DuckDB works out of the box. For other databases, install the corresponding extras:

# PostgreSQL
pip install polars-db[postgres]

# SQLite
pip install polars-db[sqlite]

# MySQL
pip install polars-db[mysql]

# SQL Server
pip install polars-db[sqlserver]

# BigQuery
pip install polars-db[bigquery]

# Multiple backends at once
pip install polars-db[postgres,mysql]

Supported Databases

Database Extras Driver Connection string example
DuckDB (none) duckdb duckdb:///:memory:
SQLite sqlite adbc-driver-sqlite sqlite:///path/to/db.sqlite
PostgreSQL postgres adbc-driver-postgresql postgresql://user:pass@host:5432/dbname
MySQL mysql PyMySQL mysql://user:pass@host:3306/dbname
SQL Server sqlserver pymssql mssql://user:pass@host:1433/dbname
BigQuery bigquery google-cloud-bigquery bigquery://project/dataset

Usage

Connecting

import polars_db as pdb

conn = pdb.connect("postgresql://user:pass@localhost:5432/mydb")

SELECT Queries

Build queries with the same API as Polars LazyFrame, then call collect() to execute.

# Basic select / filter / sort / limit
df = (
    conn.table("users")
    .filter(pdb.col("age") > 30)
    .select("name", "age")
    .sort("age", descending=True)
    .limit(10)
    .collect()
)
# GROUP BY with aggregation
df = (
    conn.table("sales")
    .group_by("product_id")
    .agg(
        pdb.col("amount").sum().alias("total"),
        pdb.col("id").count().alias("num_sales"),
    )
    .sort("total", descending=True)
    .collect()
)
# JOIN
users = conn.table("users")
orders = conn.table("orders")

df = (
    users.join(orders, on="user_id", how="left")
    .select("name", "amount")
    .collect()
)
# Window functions
df = (
    conn.table("sales")
    .with_columns(
        pdb.col("amount").sum().over("dept").alias("dept_total"),
    )
    .collect()
)
# Cumulative sum with ordering
df = (
    conn.table("sales")
    .with_columns(
        pdb.col("amount")
        .cum_sum()
        .over("dept", order_by="date")
        .alias("running_total"),
    )
    .collect()
)
# CASE WHEN
df = (
    conn.table("users")
    .with_columns(
        pdb.when(pdb.col("age") >= 18)
        .then(pdb.lit("adult"))
        .otherwise(pdb.lit("minor"))
        .alias("category"),
    )
    .collect()
)

Inspecting Generated SQL

query = conn.table("users").filter(pdb.col("age") > 30)
print(query.show_query())
# SELECT * FROM users WHERE age > 30

DDL / Raw SQL

The query builder focuses on SELECT statements.

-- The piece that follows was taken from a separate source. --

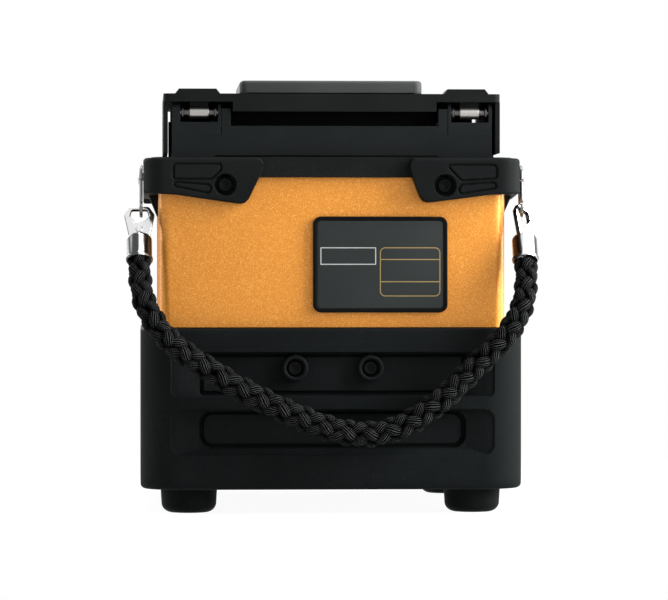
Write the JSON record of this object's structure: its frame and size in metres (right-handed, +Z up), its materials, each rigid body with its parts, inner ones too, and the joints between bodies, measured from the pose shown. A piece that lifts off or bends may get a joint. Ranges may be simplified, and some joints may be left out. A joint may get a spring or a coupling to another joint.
{
  "type": "fiber fusion splicer",
  "caption": "Portable arc fusion splicer in a rubber bumper: hinged wind cover, tube heater, tilting screen with keys, slide-out battery and a rope carry strap.",
  "frame": {"origin": "on the surface that the feet stand on, under the middle of the case", "axes": "+Z up, the rear face with the label looks along -Y, the screen looks along +Y, +X to the right when seen from behind the case"},
  "size_m": [0.155, 0.1721, 0.162],
  "materials": {
    "gold_metal": "fine metallic sparkle, satin",
    "bumper_rubber": "matt moulded rubber",
    "guard_rubber": "matt moulded rubber",
    "foot_rubber": "matt moulded rubber",
    "black_plastic": "fine spark-eroded texture",
    "cover_plate": "soft satin",
    "label_plastic": "satin film",
    "battery_plastic": "fine texture",
    "latch_plastic": "satin",
    "fan_plastic": "satin",
    "circuit_board": "solder mask",
    "screen": "dark display",
    "screen_glass": "clear cover glass",
    "key_rubber": "soft touch keypad",
    "aluminium": "bead blasted",
    "dark_metal": "black anodised",
    "steel": "turned steel",
    "black_steel": "black oxide",
    "chrome": "bright nickel chrome",
    "brass": "turned brass",
    "ceramic": "white zirconia ceramic",
    "rope": "braided black cord"
  },
  "bodies": {
    "case": {"body_sleeve": "gold_metal", "bumper_case": "bumper_rubber", "base_plate": "aluminium", "tripod_insert": "brass", "foot_rear_left": "foot_rubber", "foot_rear_right": "foot_rubber", "foot_front_left": "foot_rubber", "foot_front_right": "foot_rubber", "case_screws": "black_steel", "rim_frame": "black_plastic", "guard_rear_right": "guard_rubber", "guard_rear_left": "guard_rubber", "guard_front_right": "guard_rubber", "guard_front_left": "guard_rubber", "label_plate": "label_plastic", "upper_deck": "black_plastic", "hinge_brackets": "black_plastic", "hinge_pins": "steel", "groove_block": "ceramic", "electrodes": "steel", "electrode_holders": "aluminium", "microscopes": "dark_metal", "heater_trough": "dark_metal", "screen_pins": "steel", "front_panel": "black_plastic", "battery_bay": "aluminium", "chassis": "aluminium", "main_board": "circuit_board", "arc_board": "circuit_board", "fan_frame": "fan_plastic", "port_panel": "black_plastic", "power_jack": "steel", "strap_studs": "chrome"},
    "wind_cover": {"wind_cover": "black_plastic", "cover_top_plate": "cover_plate", "hinge_sleeves": "steel"},
    "screen_unit": {"screen_housing": "black_plastic", "lcd_panel": "screen", "touch_glass": "screen_glass"},
    "power_key": {"power_key": "key_rubber"},
    "heat_key": {"heat_key": "key_rubber"},
    "run_key": {"run_key": "key_rubber"},
    "reset_key": {"reset_key": "key_rubber"},
    "heater_lid": {"heater_lid": "black_plastic"},
    "stage_left": {"fiber_stage_left": "aluminium"},
    "stage_right": {"fiber_stage_right": "aluminium"},
    "lid_left": {"holder_lid_left": "dark_metal"},
    "lid_right": {"holder_lid_right": "dark_metal"},
    "clamp_left": {"clamp_arm_left": "dark_metal"},
    "clamp_right": {"clamp_arm_right": "dark_metal"},
    "fan": {"fan_rotor": "fan_plastic"},
    "battery": {"battery_pack": "battery_plastic"},
    "latch": {"battery_latch": "latch_plastic"},
    "strap": {"strap_link_left": "chrome", "strap_link_right": "chrome", "cord_cap_left": "chrome", "cord_cap_right": "chrome", "strap_rope": "rope"},
    "gate_left": {"link_gate_left": "chrome"},
    "gate_right": {"link_gate_right": "chrome"}
  },
  "joints": [
    {"name": "cover_hinge", "type": "hinge", "parent": "case", "child": "wind_cover", "pos_m": [0, -0.0676, 0.1497], "axis": [1, 0, 0], "range_deg": [0, 80]},
    {"name": "screen_tilt", "type": "hinge", "parent": "case", "child": "screen_unit", "pos_m": [0, 0.0675, 0.1285], "axis": [1, 0, 0], "range_deg": [0, 110]},
    {"name": "power_key_press", "type": "slide", "parent": "screen_unit", "child": "power_key", "axis": [0, -1, 0], "range_m": [0, 0.0004], "stiffness_N_per_m": 600},
    {"name": "heat_key_press", "type": "slide", "parent": "screen_unit", "child": "heat_key", "axis": [0, -1, 0], "range_m": [0, 0.0004], "stiffness_N_per_m": 600},
    {"name": "run_key_press", "type": "slide", "parent": "screen_unit", "child": "run_key", "axis": [0, -1, 0], "range_m": [0, 0.0004], "stiffness_N_per_m": 600},
    {"name": "reset_key_press", "type": "slide", "parent": "screen_unit", "child": "reset_key", "axis": [0, -1, 0], "range_m": [0, 0.0004], "stiffness_N_per_m": 600},
    {"name": "heater_lid_hinge", "type": "hinge", "parent": "case", "child": "heater_lid", "pos_m": [0, 0.0268, 0.1432], "axis": [1, 0, 0], "range_deg": [0, 85]},
    {"name": "stage_feed_left", "type": "slide", "parent": "case", "child": "stage_left", "axis": [-1, 0, 0], "range_m": [-0.0015, 0.0015]},
    {"name": "holder_lid_hinge_left", "type": "hinge", "parent": "stage_left", "child": "lid_left", "pos_m": [-0.0325, -0.0364, 0.1469], "axis": [1, 0, 0], "range_deg": [0, 72]},
    {"name": "clamp_arm_hinge_left", "type": "hinge", "parent": "case", "child": "clamp_left", "pos_m": [-0.0075, -0.047, 0.1482], "axis": [1, 0, 0], "range_deg": [0, 40]},
    {"name": "stage_feed_right", "type": "slide", "parent": "case", "child": "stage_right", "axis": [1, 0, 0], "range_m": [-0.0015, 0.0015]},
    {"name": "holder_lid_hinge_right", "type": "hinge", "parent": "stage_right", "child": "lid_right", "pos_m": [0.0325, -0.0364, 0.1469], "axis": [1, 0, 0], "range_deg": [0, 72]},
    {"name": "clamp_arm_hinge_right", "type": "hinge", "parent": "case", "child": "clamp_right", "pos_m": [0.0075, -0.047, 0.1482], "axis": [1, 0, 0], "range_deg": [0, 40]},
    {"name": "fan_spin", "type": "hinge", "parent": "case", "child": "fan", "pos_m": [-0.0574, 0.01, 0.0985], "axis": [1, 0, 0], "continuous": true},
    {"name": "battery_slide", "type": "slide", "parent": "case", "child": "battery", "axis": [0, 1, 0], "range_m": [0, 0.054]},
    {"name": "battery_latch_slide", "type": "slide", "parent": "battery", "child": "latch", "axis": [1, 0, 0], "range_m": [0, 0.003], "stiffness_N_per_m": 150},
    {"name": "strap_swing", "type": "hinge", "parent": "case", "child": "strap", "pos_m": [0, -0.065, 0.126], "axis": [-1, 0, 0], "range_deg": [0, 135]},
    {"name": "link_gate_hinge_left", "type": "hinge", "parent": "strap", "child": "gate_left", "pos_m": [-0.0712, -0.06997, 0.11682], "axis": [-1, 0, 0], "range_deg": [0, 18], "stiffness_Nm_per_rad": 0.002},
    {"name": "link_gate_hinge_right", "type": "hinge", "parent": "strap", "child": "gate_right", "pos_m": [0.0712, -0.06997, 0.11682], "axis": [-1, 0, 0], "range_deg": [0, 18], "stiffness_Nm_per_rad": 0.002}
  ],
  "couplings": [
    {"joint": "holder_lid_hinge_left", "follows": "cover_hinge", "ratio": 0.9},
    {"joint": "clamp_arm_hinge_left", "follows": "cover_hinge", "ratio": 0.5},
    {"joint": "holder_lid_hinge_right", "follows": "cover_hinge", "ratio": 0.9},
    {"joint": "clamp_arm_hinge_right", "follows": "cover_hinge", "ratio": 0.5}
  ]
}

For DDL (CREATE TABLE, etc.) and DML (INSERT, etc.), use execute_raw():

conn.execute_raw("CREATE TABLE users (id INT, name TEXT, age INT)")
conn.execute_raw("INSERT INTO users VALUES (1, 'Alice', 30)")
conn.execute_raw("DROP TABLE IF EXISTS users")

Note: execute_raw() executes SQL as-is. Never pass unsanitized external input via string concatenation.

Development

Prerequisites

  • Python 3.13+
  • uv
  • Docker (for integration tests)

Setup

git clone https://github.com/b-trout/polars-db.git
cd polars-db
uv sync --all-groups --all-extras

Common Commands

This project uses Poe the Poet as a task runner.

# Lint & format
uv run poe lint          # ruff check
uv run poe format        # ruff format
uv run poe type-check    # ty check

# Unit tests (no database required)
uv run poe test-unit

# Integration tests (per backend)
docker compose up -d
POLARS_DB_TEST_BACKEND=postgres uv run poe test-integration

# Run all pre-commit checks (format -> lint -> type-check -> yaml -> docker-lint)
uv run poe pre-commit

License

This project is licensed under the MIT License.

Project details


Download files

Download the file for your platform. If you're not sure which to choose, learn more about installing packages.

Source Distribution

polars_db-0.1.1.tar.gz (79.1 kB view details)

Uploaded Source

Built Distribution

If you're not sure about the file name format, learn more about wheel file names.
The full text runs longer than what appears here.